A mitad de la gestación, el médico me comunicó que mi niño estaba triste. Yo ignoraba que una ecografía pudiera reflejar los estados de ánimo, pero el ginecólogo me señaló el cordón umbilical, afirmó que era demasiado grueso y que esa circunstancia sólo se daba en mujeres con un grave padecimiento moral. Vino a decir que mi hijo recibía por ese conducto, además del alimento, un exceso de lágrimas.
No quise hablarle al médico de las dificultades de una pareja compuesta por una persona y la ausencia de la otra. No quise sentirme patética reivindicando la soledad como una conquista. No quise decir nada de Él, porque de él no había nada que decir, y menos a un extraño. No quise, sobre todo, que mi niño estuviera triste por mi culpa, y acepté los consejos del médico.
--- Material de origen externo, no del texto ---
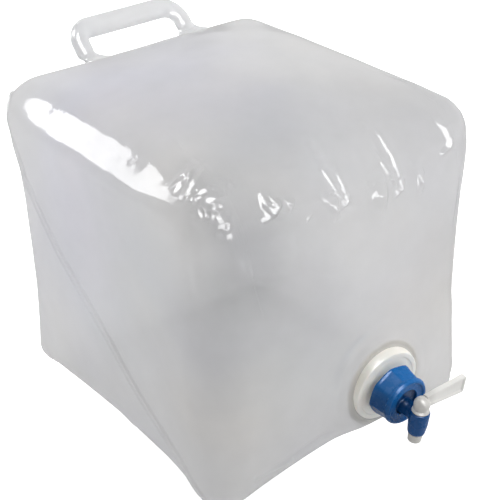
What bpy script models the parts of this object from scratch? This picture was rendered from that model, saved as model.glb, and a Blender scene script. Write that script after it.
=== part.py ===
# Collapsible water container: a soft, translucent moulded cube with a carrying
# handle on its rear top edge and a screw-on dispensing tap low on its front.
# Units are metres, +Z is up, and the origin is the middle of the base, on the
# surface that the container stands on.  The tap points along -Y.

import math

import bmesh
import bpy
from mathutils import Matrix, Vector

MM = 0.001

# ---------------------------------------------------------------- dimensions
# Bag: left, right, front and rear planes of its walls, and its heights.
BAG_X0, BAG_X1 = -139.0 * MM, 147.0 * MM
BAG_Y0, BAG_Y1 = -159.5 * MM, 158.0 * MM
BAG_TOP = 280.0 * MM          # height of the top's rim, before it swells
BAG_CROWN = 15.0 * MM         # how far the top swells above its rim
CORNER_R = 34.0 * MM          # upright corners
CORNER_R_MIN = 9.0 * MM       # the same corners where the shoulder draws in
SHOULDER_W, SHOULDER_H = 45.0 * MM, 40.0 * MM  # rounding between walls and top
BASE_R = 30.0 * MM            # rounding between walls and base
FILM = 0.6 * MM               # wall of the bag
SPLIT_TOP = 150.0 * MM        # upper rim of the lower half
SPLIT_BOTTOM = 120.0 * MM     # lower rim of the upper half, tucked inside
NEST_GAP = 0.8 * MM           # running gap between the two halves
CORNER_STEPS = 8

# Handle: it lies in the parting plane, which leans back from upright.
HANDLE_LEAN = math.radians(42.0)
HANDLE_X0, HANDLE_X1 = -40.0 * MM, 60.5 * MM   # middle of each leg
HANDLE_H = 30.5 * MM          # middle of the bar above the bag's edge
HANDLE_W = 15.5 * MM          # bar, in the plane of the loop
HANDLE_T = 11.0 * MM          # bar, across that plane
HANDLE_R0, HANDLE_R1 = 13.0 * MM, 18.0 * MM    # bend at each end

# Neck and tap.  Distances called "out" run from the front wall along the
# neck's axis, which dips by 7 degrees.
NECK_AT = Vector((16.5 * MM, BAG_Y0, 82.7 * MM))
NECK_DIP = math.radians(7.0)
TAP_TURN = math.radians(4.0)  # the tap is tightened a little past upright
GAP = 0.3 * MM

FLANGE_R = 40.0 * MM
WALL_HOLE_R = 28.0 * MM       # the film stops under the flange that is welded to it
FLANGE_OUT = 1.2 * MM
COLLAR_R = 29.6 * MM
COLLAR_OUT = 5.6 * MM
NECK_BORE_R = 12.0 * MM
NECK_OUT = 21.5 * MM

PITCH = 4.0 * MM
THREAD_H = 1.5 * MM
THREAD_CREST = 0.8 * MM
THREAD_FLANK = 0.6 * MM
NECK_ROOT_R = 14.5 * MM
NUT_ROOT_R = 16.6 * MM
TURN_STEPS = 32

NUT_REAR, NUT_RIM, NUT_FRONT = 9.5 * MM, 26.8 * MM, 28.2 * MM
NUT_REAR_R, NUT_RIM_R, NUT_FRONT_R = 22.0 * MM, 19.8 * MM, 18.0 * MM
NUT_SIDES = 8
NUT_HOLE_R = 10.7 * MM
NUT_LIP_OUT = 25.7 * MM
NUT_TURNED = math.radians(10.0)

WASHER_R0, WASHER_R1 = 11.3 * MM, 14.9 * MM
WASHER_OUT0, WASHER_OUT1 = 21.8 * MM, 23.2 * MM

TAP_FLANGE_R = 15.4 * MM
TAP_FLANGE0, TAP_FLANGE1 = 23.5 * MM, 25.4 * MM
SPIGOT_R, SPIGOT_BORE_R, SPIGOT_IN = 10.8 * MM, 9.0 * MM, 17.5 * MM
INLET_R, INLET_BORE_R, INLET_DROP = 5.9 * MM, 3.6 * MM, 4.1 * MM
BARREL_OUT = 42.0 * MM
BARREL_R, BARREL_END_R, BARREL_BORE_R = 7.6 * MM, 6.5 * MM, 5.55 * MM
BARREL_TOP, BARREL_STEP, BARREL_END = 2.0 * MM, -9.0 * MM, -18.0 * MM

PLUG_R, PLUG_BORE_R, PLUG_END = 5.4 * MM, 3.9 * MM, -26.0 * MM
DOME_R, DOME_UP = 6.9 * MM, 8.5 * MM
PORT_R = 3.1 * MM
LEVER_REACH = 43.0 * MM
LEVER_H0, LEVER_H1 = 11.0 * MM, 15.5 * MM
LEVER_UP0, LEVER_UP1 = 10.6 * MM, 11.6 * MM
LEVER_T, LEVER_WEB = 4.6 * MM, 1.8 * MM


# ------------------------------------------------------------------- helpers
def clear_scene():
    for o in list(bpy.data.objects):
        bpy.data.objects.remove(o, do_unlink=True)


def material(name, colour, roughness, metallic=0.0, alpha=1.0):
    m = bpy.data.materials.new(name)
    m.use_nodes = True
    b = m.node_tree.nodes["Principled BSDF"]
    b.inputs["Base Color"].default_value = (*colour, 1.0)
    b.inputs["Roughness"].default_value = roughness
    b.inputs["Metallic"].default_value = metallic
    b.inputs["Alpha"].default_value = alpha
    m.diffuse_color = (*colour, alpha)
    return m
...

La prescripción facultativa me obligaba a tomar dosis masivas de alegría, y me dejé arrastrar por mis amigos a las fiestas, bailé como una peonza cada vez más grávida mientras les contaba libros enteros de chistes, y ante la puerta del quirófano exhibía una sonrisa tan excesiva que parecía un injerto. Mi hijo nació, como predijo el médico, risueño y jovial, predispuesto genéticamente a salir de farra. Es un chico muy gracioso. No quise tener más, ni hijos ni maridos, no hubiera soportado cargar de nuevo con toda mi tristeza.